### To be done
Please print all of the material below, word for word.

————

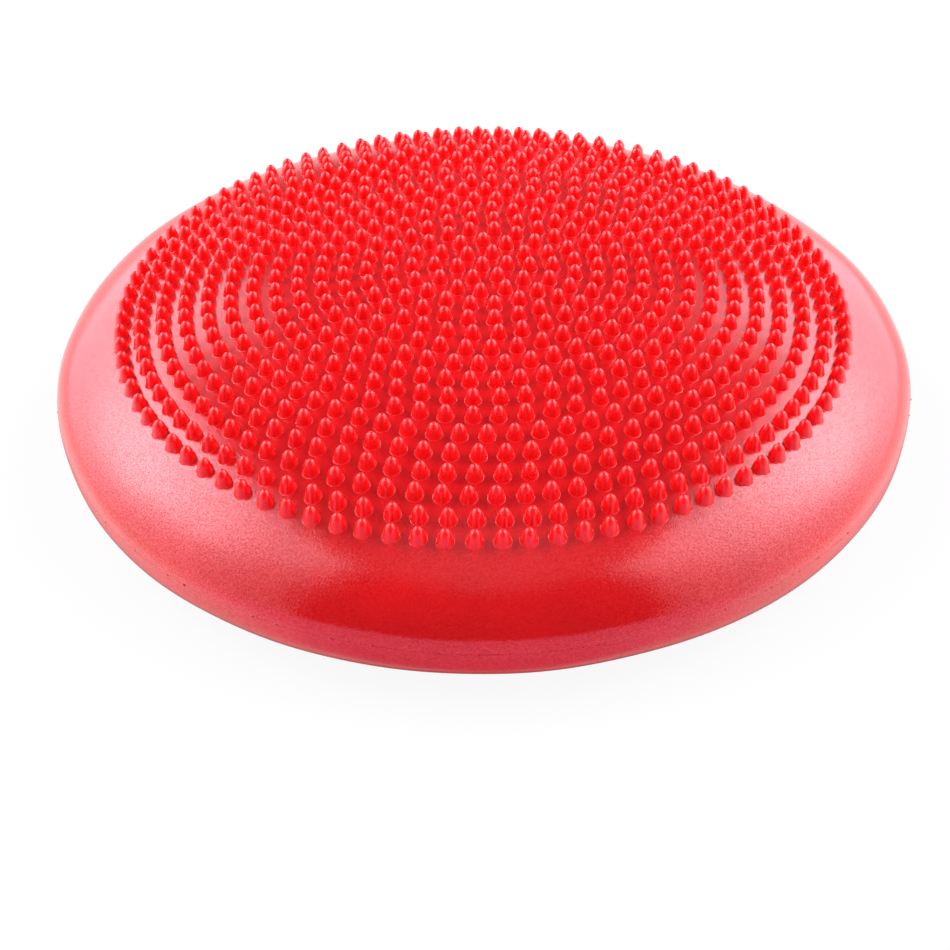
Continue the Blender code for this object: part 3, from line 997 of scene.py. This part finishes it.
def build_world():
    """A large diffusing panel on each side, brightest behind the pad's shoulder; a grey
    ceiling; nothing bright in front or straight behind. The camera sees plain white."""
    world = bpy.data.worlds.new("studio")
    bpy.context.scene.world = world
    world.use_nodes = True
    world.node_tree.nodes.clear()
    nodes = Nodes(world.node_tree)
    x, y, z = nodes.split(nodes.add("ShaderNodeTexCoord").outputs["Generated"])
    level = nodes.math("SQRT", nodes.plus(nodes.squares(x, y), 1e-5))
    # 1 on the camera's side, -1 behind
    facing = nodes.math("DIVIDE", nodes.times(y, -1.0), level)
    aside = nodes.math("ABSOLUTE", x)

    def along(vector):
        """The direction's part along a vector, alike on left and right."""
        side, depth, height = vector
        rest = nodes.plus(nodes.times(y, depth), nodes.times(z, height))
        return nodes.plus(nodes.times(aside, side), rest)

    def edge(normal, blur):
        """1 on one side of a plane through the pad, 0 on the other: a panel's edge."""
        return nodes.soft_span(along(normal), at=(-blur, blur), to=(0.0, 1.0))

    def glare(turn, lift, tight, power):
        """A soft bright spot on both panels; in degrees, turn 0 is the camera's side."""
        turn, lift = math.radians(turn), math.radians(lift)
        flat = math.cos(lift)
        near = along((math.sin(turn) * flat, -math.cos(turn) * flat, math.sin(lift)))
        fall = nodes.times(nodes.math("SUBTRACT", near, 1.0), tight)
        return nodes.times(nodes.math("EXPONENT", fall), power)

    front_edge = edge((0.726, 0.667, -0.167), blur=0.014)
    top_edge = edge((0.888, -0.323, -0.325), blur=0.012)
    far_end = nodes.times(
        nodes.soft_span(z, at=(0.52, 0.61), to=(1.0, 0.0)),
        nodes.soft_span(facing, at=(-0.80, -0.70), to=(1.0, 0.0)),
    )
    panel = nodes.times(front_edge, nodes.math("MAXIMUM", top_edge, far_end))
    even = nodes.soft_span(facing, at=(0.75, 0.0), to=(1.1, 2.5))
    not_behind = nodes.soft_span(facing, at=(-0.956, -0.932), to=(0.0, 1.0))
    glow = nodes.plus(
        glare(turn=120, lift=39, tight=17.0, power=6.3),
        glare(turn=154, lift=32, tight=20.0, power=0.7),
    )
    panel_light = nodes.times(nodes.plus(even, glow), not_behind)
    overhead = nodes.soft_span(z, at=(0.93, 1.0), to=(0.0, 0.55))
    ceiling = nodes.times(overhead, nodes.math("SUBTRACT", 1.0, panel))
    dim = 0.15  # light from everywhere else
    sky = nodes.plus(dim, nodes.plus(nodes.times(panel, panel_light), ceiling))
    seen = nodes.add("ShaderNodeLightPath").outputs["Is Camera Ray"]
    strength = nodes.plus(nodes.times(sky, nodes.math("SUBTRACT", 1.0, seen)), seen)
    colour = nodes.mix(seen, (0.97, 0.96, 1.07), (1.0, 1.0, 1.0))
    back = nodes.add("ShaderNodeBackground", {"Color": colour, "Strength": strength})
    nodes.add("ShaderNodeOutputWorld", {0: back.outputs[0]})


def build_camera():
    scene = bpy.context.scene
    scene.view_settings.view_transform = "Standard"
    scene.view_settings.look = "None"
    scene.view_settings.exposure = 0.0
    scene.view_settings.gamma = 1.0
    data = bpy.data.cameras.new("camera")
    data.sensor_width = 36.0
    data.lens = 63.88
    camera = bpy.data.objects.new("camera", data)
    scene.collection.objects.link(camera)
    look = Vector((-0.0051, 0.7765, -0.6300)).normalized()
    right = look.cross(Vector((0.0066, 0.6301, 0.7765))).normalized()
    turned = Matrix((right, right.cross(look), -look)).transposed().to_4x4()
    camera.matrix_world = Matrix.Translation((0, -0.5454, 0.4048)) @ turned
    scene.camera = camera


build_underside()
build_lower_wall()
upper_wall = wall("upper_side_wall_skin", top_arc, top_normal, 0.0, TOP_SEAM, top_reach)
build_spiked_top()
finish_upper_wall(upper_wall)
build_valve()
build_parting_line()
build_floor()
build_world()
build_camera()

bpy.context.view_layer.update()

————

### Final answer
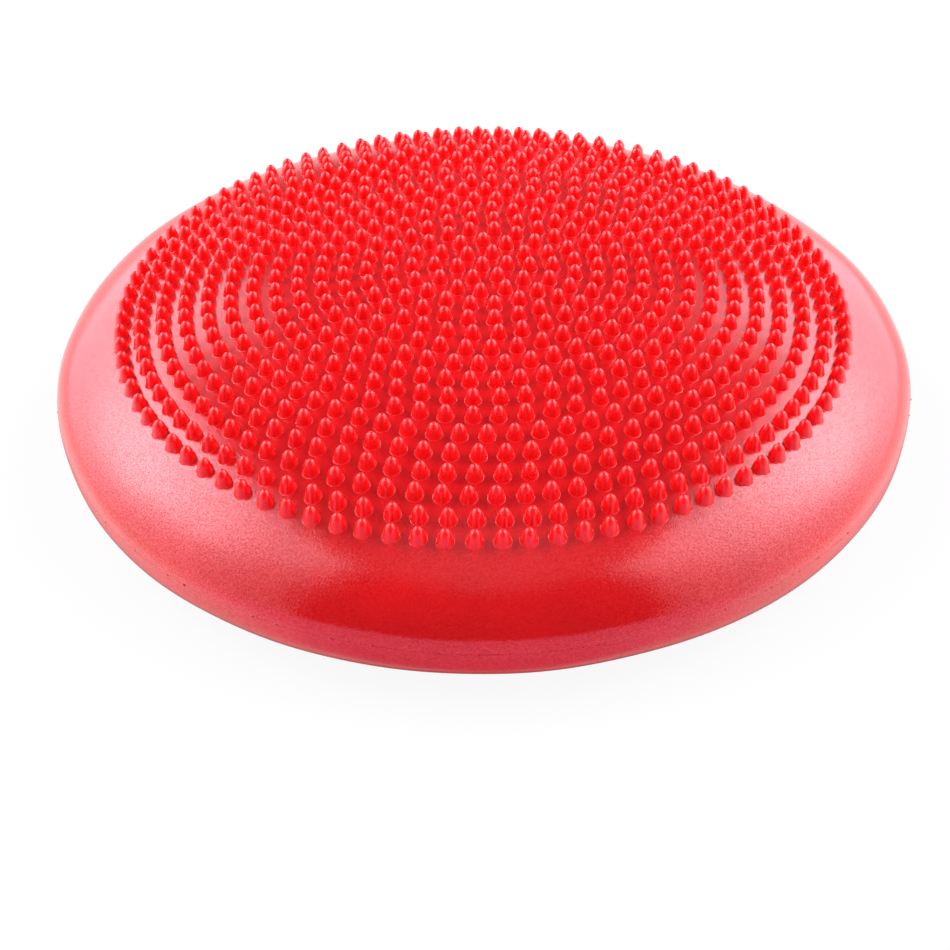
Continue the Blender code for this object: part 3, from line 997 of scene.py. This part finishes it.
def build_world():
    """A large diffusing panel on each side, brightest behind the pad's shoulder; a grey
    ceiling; nothing bright in front or straight behind. The camera sees plain white."""
    world = bpy.data.worlds.new("studio")
    bpy.context.scene.world = world
    world.use_nodes = True
    world.node_tree.nodes.clear()
    nodes = Nodes(world.node_tree)
    x, y, z = nodes.split(nodes.add("ShaderNodeTexCoord").outputs["Generated"])
    level = nodes.math("SQRT", nodes.plus(nodes.squares(x, y), 1e-5))
    # 1 on the camera's side, -1 behind
    facing = nodes.math("DIVIDE", nodes.times(y, -1.0), level)
    aside = nodes.math("ABSOLUTE", x)

    def along(vector):
        """The direction's part along a vector, alike on left and right."""
        side, depth, height = vector
        rest = nodes.plus(nodes.times(y, depth), nodes.times(z, height))
        return nodes.plus(nodes.times(aside, side), rest)

    def edge(normal, blur):
        """1 on one side of a plane through the pad, 0 on the other: a panel's edge."""
        return nodes.soft_span(along(normal), at=(-blur, blur), to=(0.0, 1.0))

    def glare(turn, lift, tight, power):
        """A soft bright spot on both panels; in degrees, turn 0 is the camera's side."""
        turn, lift = math.radians(turn), math.radians(lift)
        flat = math.cos(lift)
        near = along((math.sin(turn) * flat, -math.cos(turn) * flat, math.sin(lift)))
        fall = nodes.times(nodes.math("SUBTRACT", near, 1.0), tight)
        return nodes.times(nodes.math("EXPONENT", fall), power)

    front_edge = edge((0.726, 0.667, -0.167), blur=0.014)
    top_edge = edge((0.888, -0.323, -0.325), blur=0.012)
    far_end = nodes.times(
        nodes.soft_span(z, at=(0.52, 0.61), to=(1.0, 0.0)),
        nodes.soft_span(facing, at=(-0.80, -0.70), to=(1.0, 0.0)),
    )
    panel = nodes.times(front_edge, nodes.math("MAXIMUM", top_edge, far_end))
    even = nodes.soft_span(facing, at=(0.75, 0.0), to=(1.1, 2.5))
    not_behind = nodes.soft_span(facing, at=(-0.956, -0.932), to=(0.0, 1.0))
    glow = nodes.plus(
        glare(turn=120, lift=39, tight=17.0, power=6.3),
        glare(turn=154, lift=32, tight=20.0, power=0.7),
    )
    panel_light = nodes.times(nodes.plus(even, glow), not_behind)
    overhead = nodes.soft_span(z, at=(0.93, 1.0), to=(0.0, 0.55))
    ceiling = nodes.times(overhead, nodes.math("SUBTRACT", 1.0, panel))
    dim = 0.15  # light from everywhere else
    sky = nodes.plus(dim, nodes.plus(nodes.times(panel, panel_light), ceiling))
    seen = nodes.add("ShaderNodeLightPath").outputs["Is Camera Ray"]
    strength = nodes.plus(nodes.times(sky, nodes.math("SUBTRACT", 1.0, seen)), seen)
    colour = nodes.mix(seen, (0.97, 0.96, 1.07), (1.0, 1.0, 1.0))
    back = nodes.add("ShaderNodeBackground", {"Color": colour, "Strength": strength})
    nodes.add("ShaderNodeOutputWorld", {0: back.outputs[0]})


def build_camera():
    scene = bpy.context.scene
    scene.view_settings.view_transform = "Standard"
    scene.view_settings.look = "None"
    scene.view_settings.exposure = 0.0
    scene.view_settings.gamma = 1.0
    data = bpy.data.cameras.new("camera")
    data.sensor_width = 36.0
    data.lens = 63.88
    camera = bpy.data.objects.new("camera", data)
    scene.collection.objects.link(camera)
    look = Vector((-0.0051, 0.7765, -0.6300)).normalized()
    right = look.cross(Vector((0.0066, 0.6301, 0.7765))).normalized()
    turned = Matrix((right, right.cross(look), -look)).transposed().to_4x4()
    camera.matrix_world = Matrix.Translation((0, -0.5454, 0.4048)) @ turned
    scene.camera = camera


build_underside()
build_lower_wall()
upper_wall = wall("upper_side_wall_skin", top_arc, top_normal, 0.0, TOP_SEAM, top_reach)
build_spiked_top()
finish_upper_wall(upper_wall)
build_valve()
build_parting_line()
build_floor()
build_world()
build_camera()

bpy.context.view_layer.update()